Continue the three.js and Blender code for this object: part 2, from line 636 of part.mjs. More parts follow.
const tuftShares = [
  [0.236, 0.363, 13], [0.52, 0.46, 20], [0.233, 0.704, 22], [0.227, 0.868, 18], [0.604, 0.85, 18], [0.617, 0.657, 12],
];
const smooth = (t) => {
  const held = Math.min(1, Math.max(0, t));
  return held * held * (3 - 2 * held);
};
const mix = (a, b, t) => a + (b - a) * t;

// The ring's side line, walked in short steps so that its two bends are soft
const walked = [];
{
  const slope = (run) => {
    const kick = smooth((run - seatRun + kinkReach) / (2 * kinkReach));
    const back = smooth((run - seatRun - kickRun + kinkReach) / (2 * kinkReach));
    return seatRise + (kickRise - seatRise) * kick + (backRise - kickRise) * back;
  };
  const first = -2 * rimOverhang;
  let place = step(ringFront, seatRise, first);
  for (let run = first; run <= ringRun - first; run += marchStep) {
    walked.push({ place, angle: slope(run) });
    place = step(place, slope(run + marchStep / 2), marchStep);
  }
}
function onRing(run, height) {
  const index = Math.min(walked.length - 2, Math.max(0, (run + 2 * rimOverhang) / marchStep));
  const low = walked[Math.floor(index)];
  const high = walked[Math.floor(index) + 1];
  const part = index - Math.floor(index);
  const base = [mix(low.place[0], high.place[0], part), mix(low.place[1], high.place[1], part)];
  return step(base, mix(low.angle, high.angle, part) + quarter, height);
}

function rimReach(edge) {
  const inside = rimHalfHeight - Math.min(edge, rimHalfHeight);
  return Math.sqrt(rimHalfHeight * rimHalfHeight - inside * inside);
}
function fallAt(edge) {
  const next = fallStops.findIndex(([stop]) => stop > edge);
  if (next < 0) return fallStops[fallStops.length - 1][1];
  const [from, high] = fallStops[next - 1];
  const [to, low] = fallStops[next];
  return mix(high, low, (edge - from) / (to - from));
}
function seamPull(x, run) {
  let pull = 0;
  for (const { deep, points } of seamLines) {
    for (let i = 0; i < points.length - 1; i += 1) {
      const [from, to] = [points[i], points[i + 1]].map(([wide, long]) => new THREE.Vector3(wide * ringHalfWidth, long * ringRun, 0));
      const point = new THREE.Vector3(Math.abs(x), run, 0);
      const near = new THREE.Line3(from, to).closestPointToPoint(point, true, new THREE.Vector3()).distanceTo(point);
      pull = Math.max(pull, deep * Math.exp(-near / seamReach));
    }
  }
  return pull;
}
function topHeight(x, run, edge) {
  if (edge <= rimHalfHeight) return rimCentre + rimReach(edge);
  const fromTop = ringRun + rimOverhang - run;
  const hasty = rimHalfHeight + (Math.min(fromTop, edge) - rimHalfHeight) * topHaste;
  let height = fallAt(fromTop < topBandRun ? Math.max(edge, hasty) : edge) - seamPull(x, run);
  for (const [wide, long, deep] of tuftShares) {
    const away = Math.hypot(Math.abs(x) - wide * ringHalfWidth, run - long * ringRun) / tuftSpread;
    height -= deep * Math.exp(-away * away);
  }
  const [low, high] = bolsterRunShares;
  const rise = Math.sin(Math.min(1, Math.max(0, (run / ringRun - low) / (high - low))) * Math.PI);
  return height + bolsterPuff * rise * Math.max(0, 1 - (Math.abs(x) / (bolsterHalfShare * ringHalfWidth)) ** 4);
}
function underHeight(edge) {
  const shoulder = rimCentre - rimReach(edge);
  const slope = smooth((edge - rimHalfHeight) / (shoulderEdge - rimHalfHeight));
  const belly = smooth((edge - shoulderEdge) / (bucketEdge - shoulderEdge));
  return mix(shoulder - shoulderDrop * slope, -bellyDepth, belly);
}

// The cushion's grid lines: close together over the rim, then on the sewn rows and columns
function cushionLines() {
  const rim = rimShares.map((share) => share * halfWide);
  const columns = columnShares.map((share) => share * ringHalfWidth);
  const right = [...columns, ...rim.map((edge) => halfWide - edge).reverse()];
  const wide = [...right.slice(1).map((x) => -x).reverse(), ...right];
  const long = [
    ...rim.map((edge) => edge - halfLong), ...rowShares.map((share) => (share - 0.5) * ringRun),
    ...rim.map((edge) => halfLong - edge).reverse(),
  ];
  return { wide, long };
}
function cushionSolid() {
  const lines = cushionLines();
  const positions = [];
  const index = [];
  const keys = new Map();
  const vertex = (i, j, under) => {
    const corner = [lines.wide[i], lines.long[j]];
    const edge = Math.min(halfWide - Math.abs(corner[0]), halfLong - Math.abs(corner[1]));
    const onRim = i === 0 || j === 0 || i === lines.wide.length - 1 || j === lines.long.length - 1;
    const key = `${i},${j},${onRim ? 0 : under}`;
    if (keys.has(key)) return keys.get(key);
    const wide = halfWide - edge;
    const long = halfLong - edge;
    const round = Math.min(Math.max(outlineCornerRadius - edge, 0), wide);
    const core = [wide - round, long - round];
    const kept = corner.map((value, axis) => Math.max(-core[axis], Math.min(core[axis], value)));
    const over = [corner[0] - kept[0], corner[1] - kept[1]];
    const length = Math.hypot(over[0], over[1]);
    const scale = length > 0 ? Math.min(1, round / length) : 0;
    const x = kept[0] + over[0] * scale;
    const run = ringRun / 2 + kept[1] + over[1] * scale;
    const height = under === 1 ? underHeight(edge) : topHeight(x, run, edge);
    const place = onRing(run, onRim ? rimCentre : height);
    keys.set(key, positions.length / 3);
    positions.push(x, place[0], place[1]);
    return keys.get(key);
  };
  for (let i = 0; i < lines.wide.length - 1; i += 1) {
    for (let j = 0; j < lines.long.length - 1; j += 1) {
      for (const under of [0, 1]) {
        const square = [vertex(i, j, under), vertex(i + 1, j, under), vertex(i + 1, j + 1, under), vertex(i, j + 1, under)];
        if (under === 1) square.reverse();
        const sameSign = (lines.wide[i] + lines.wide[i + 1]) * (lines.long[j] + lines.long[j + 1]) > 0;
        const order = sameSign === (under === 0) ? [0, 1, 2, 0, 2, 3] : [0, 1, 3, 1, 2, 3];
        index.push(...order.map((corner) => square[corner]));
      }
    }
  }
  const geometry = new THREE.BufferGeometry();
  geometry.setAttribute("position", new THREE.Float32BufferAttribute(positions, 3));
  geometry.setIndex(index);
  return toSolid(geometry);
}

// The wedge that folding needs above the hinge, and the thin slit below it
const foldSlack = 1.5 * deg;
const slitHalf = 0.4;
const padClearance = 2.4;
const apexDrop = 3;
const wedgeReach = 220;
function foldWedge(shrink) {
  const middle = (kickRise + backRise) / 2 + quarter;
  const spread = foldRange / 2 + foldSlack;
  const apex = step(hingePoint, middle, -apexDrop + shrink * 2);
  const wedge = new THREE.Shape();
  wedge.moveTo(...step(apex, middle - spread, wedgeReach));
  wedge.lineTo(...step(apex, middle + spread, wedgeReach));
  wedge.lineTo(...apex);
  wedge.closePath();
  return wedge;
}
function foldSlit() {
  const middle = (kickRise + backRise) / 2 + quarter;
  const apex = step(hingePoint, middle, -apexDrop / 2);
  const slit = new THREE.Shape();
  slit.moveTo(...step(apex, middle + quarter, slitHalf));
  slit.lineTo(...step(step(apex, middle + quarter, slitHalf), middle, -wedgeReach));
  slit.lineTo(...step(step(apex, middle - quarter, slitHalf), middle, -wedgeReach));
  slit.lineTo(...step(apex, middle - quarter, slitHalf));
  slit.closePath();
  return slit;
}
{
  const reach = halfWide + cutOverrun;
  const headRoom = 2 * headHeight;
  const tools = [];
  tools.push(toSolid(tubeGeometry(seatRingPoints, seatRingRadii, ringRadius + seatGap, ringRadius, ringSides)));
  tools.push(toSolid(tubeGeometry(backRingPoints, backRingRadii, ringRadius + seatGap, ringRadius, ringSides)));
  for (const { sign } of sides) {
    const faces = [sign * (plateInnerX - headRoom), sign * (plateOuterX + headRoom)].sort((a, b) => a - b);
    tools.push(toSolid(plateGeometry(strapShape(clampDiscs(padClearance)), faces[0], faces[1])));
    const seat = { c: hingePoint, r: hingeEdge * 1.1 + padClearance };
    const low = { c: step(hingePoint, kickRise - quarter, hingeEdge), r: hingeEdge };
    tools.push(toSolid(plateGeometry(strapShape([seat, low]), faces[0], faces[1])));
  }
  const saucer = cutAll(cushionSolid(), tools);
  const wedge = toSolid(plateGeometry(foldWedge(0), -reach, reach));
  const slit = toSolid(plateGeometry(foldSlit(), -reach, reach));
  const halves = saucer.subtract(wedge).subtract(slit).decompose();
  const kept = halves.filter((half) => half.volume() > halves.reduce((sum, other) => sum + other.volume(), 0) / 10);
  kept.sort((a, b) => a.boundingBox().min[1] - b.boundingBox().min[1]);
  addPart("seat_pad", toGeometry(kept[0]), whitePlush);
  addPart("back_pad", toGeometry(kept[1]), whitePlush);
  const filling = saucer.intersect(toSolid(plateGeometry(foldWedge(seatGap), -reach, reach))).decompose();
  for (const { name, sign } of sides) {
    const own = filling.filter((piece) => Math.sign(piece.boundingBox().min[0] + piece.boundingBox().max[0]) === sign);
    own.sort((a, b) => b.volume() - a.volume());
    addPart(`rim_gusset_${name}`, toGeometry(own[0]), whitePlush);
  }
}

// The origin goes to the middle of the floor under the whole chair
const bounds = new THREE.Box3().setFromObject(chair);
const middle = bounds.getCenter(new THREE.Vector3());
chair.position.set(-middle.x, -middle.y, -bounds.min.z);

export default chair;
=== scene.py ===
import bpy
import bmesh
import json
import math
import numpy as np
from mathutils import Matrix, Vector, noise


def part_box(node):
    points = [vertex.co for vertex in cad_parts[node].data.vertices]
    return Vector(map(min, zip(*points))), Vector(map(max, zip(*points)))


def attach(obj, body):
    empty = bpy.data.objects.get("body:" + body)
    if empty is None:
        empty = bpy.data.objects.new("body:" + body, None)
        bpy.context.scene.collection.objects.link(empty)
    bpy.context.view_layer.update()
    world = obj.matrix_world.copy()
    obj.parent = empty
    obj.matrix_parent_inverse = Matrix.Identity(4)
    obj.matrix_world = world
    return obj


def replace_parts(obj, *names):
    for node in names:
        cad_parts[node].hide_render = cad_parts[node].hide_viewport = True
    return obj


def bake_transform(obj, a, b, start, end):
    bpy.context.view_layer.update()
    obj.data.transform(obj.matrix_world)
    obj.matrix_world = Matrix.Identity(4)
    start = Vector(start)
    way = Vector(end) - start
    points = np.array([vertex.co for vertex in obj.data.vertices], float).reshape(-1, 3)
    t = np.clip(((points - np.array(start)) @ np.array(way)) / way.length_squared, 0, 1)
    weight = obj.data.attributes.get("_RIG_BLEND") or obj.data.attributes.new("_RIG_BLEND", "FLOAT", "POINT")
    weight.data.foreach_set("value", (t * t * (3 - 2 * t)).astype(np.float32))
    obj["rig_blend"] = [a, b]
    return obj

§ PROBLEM
Each line from the one holding "the whole chair" to the one holding "t = np.clip(((points", those two included, is to be transcribed exactly, and no other line.

§ THE RESPONSE
// The origin goes to the middle of the floor under the whole chair
const bounds = new THREE.Box3().setFromObject(chair);
const middle = bounds.getCenter(new THREE.Vector3());
chair.position.set(-middle.x, -middle.y, -bounds.min.z);

export default chair;
=== scene.py ===
import bpy
import bmesh
import json
import math
import numpy as np
from mathutils import Matrix, Vector, noise


def part_box(node):
    points = [vertex.co for vertex in cad_parts[node].data.vertices]
    return Vector(map(min, zip(*points))), Vector(map(max, zip(*points)))


def attach(obj, body):
    empty = bpy.data.objects.get("body:" + body)
    if empty is None:
        empty = bpy.data.objects.new("body:" + body, None)
        bpy.context.scene.collection.objects.link(empty)
    bpy.context.view_layer.update()
    world = obj.matrix_world.copy()
    obj.parent = empty
    obj.matrix_parent_inverse = Matrix.Identity(4)
    obj.matrix_world = world
    return obj


def replace_parts(obj, *names):
    for node in names:
        cad_parts[node].hide_render = cad_parts[node].hide_viewport = True
    return obj


def bake_transform(obj, a, b, start, end):
    bpy.context.view_layer.update()
    obj.data.transform(obj.matrix_world)
    obj.matrix_world = Matrix.Identity(4)
    start = Vector(start)
    way = Vector(end) - start
    points = np.array([vertex.co for vertex in obj.data.vertices], float).reshape(-1, 3)
    t = np.clip(((points - np.array(start)) @ np.array(way)) / way.length_squared, 0, 1)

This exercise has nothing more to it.